··· Exercise materials
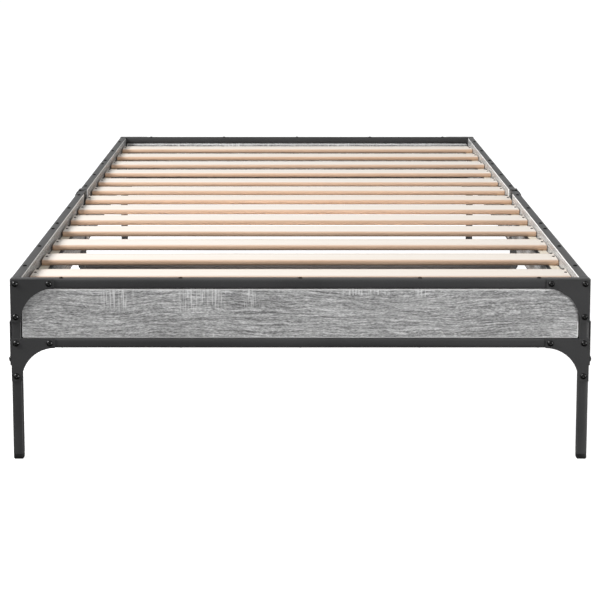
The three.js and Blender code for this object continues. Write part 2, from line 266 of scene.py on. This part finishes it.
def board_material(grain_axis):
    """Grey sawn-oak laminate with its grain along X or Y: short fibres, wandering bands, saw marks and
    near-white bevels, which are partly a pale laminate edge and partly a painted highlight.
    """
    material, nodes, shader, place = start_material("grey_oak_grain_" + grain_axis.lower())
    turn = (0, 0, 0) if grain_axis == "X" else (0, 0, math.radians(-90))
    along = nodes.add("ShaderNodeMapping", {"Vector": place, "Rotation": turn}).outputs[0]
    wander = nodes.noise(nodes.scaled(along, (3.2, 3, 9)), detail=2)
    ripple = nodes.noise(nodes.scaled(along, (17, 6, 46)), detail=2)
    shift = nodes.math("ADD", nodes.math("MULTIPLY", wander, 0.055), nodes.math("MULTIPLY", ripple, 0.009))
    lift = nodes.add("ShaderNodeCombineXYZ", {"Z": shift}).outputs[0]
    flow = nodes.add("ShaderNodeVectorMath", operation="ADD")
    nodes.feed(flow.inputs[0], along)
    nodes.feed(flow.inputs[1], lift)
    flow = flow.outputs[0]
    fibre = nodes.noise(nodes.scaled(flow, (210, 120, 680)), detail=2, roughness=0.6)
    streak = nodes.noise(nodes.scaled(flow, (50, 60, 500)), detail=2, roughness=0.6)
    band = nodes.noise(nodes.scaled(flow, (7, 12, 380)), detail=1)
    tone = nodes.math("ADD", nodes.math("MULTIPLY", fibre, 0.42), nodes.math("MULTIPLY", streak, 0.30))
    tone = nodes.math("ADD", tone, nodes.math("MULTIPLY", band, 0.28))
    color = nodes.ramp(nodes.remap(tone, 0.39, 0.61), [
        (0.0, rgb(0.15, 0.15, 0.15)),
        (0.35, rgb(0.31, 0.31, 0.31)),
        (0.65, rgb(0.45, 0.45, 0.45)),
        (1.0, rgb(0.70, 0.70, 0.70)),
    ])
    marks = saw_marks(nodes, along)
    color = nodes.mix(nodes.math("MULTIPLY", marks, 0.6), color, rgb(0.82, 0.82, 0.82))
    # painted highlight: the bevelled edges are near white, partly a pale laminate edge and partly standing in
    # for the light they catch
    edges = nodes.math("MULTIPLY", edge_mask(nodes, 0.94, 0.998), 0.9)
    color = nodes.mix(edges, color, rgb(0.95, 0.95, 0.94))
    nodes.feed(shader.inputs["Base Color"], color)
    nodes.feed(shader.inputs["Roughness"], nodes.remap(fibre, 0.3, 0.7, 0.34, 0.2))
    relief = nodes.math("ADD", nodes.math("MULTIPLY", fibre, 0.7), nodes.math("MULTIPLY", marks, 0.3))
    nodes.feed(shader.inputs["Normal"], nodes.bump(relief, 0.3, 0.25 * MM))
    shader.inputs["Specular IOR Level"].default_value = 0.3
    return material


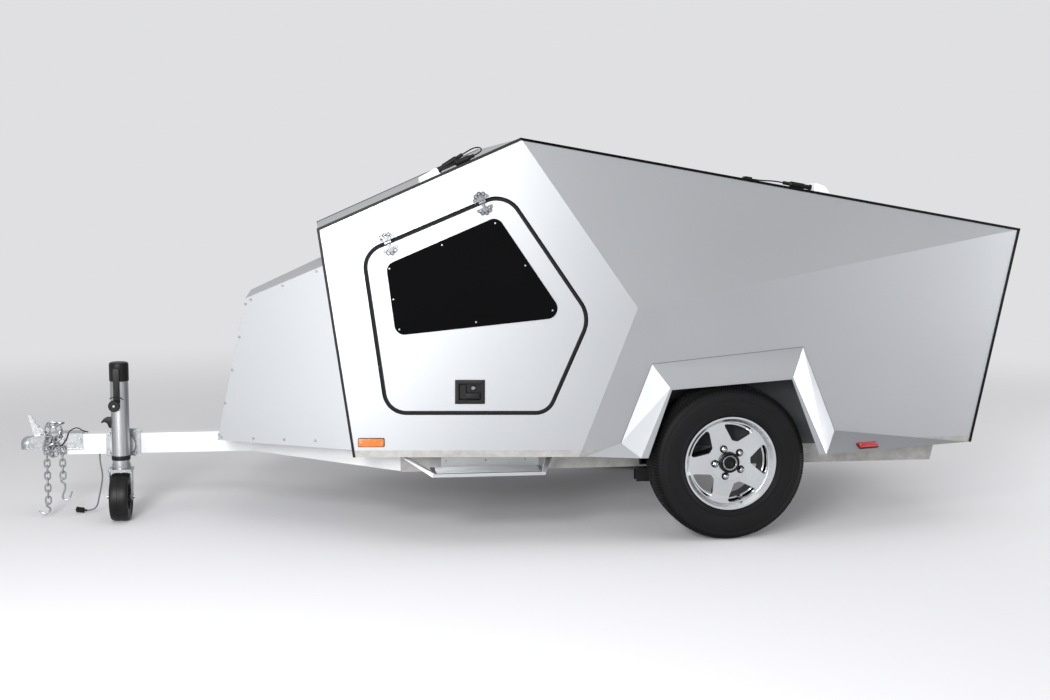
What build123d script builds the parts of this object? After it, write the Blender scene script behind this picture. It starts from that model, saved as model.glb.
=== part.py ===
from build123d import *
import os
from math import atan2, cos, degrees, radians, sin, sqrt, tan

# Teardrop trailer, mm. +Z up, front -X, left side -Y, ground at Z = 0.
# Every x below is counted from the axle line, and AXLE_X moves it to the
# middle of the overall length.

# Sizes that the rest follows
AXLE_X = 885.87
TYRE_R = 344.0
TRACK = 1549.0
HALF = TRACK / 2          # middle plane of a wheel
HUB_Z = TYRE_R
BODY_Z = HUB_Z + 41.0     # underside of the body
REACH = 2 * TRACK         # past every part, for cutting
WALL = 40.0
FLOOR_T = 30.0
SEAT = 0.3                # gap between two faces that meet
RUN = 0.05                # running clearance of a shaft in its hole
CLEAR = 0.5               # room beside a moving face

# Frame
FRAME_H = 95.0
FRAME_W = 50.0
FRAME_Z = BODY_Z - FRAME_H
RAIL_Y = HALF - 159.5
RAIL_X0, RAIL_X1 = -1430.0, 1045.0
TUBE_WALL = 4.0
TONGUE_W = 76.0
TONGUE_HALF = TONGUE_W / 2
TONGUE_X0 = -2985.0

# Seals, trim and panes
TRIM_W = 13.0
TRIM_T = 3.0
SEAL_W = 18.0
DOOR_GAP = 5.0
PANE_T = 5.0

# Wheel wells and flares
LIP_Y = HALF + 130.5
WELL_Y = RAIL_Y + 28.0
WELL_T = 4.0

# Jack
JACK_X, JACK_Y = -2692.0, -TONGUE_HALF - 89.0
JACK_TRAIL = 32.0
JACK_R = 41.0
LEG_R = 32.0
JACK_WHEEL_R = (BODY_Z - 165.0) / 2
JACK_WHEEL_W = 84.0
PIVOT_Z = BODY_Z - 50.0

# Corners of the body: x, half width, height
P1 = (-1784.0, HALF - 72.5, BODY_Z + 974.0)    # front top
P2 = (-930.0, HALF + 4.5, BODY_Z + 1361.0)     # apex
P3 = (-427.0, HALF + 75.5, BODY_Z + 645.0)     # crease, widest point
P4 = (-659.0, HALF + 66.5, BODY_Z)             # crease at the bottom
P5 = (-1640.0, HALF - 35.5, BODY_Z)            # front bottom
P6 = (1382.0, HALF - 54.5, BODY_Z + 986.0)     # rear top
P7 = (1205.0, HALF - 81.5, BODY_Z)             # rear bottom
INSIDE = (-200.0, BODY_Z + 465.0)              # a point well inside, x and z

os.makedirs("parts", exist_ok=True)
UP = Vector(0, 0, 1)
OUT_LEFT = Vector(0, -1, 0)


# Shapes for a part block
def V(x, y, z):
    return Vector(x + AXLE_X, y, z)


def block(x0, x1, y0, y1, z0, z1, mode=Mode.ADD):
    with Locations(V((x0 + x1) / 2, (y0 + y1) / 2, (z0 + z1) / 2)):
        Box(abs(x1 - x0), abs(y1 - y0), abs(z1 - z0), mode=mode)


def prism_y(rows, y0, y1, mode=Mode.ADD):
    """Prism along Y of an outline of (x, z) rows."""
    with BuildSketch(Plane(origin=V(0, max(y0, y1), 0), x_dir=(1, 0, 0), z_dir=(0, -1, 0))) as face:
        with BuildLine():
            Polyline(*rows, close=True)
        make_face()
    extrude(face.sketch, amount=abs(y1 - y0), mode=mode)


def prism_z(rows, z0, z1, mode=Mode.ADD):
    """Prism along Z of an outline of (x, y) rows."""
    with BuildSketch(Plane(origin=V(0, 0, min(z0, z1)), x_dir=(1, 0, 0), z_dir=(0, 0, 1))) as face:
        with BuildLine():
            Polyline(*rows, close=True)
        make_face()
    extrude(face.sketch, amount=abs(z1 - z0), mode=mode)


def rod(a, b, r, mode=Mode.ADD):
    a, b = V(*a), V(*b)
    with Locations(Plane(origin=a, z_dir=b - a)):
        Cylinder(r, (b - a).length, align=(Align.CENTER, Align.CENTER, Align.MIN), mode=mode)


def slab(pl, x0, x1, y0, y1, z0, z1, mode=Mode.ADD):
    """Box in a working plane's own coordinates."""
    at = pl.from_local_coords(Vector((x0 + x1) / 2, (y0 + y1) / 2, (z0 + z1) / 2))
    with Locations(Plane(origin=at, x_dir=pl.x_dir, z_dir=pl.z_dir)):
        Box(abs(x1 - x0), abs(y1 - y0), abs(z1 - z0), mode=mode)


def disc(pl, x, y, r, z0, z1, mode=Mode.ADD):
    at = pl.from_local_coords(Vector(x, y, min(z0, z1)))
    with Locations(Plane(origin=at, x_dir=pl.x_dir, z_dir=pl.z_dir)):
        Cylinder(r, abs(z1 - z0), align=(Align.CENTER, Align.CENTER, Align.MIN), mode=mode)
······
* Task objective
Of the lines above, retype only those from the line containing "What build123d script" through the line containing "# middle of the overall length.", including both, exactly.

* Answer in full
What build123d script builds the parts of this object? After it, write the Blender scene script behind this picture. It starts from that model, saved as model.glb.
=== part.py ===
from build123d import *
import os
from math import atan2, cos, degrees, radians, sin, sqrt, tan

# Teardrop trailer, mm. +Z up, front -X, left side -Y, ground at Z = 0.
# Every x below is counted from the axle line, and AXLE_X moves it to the
# middle of the overall length.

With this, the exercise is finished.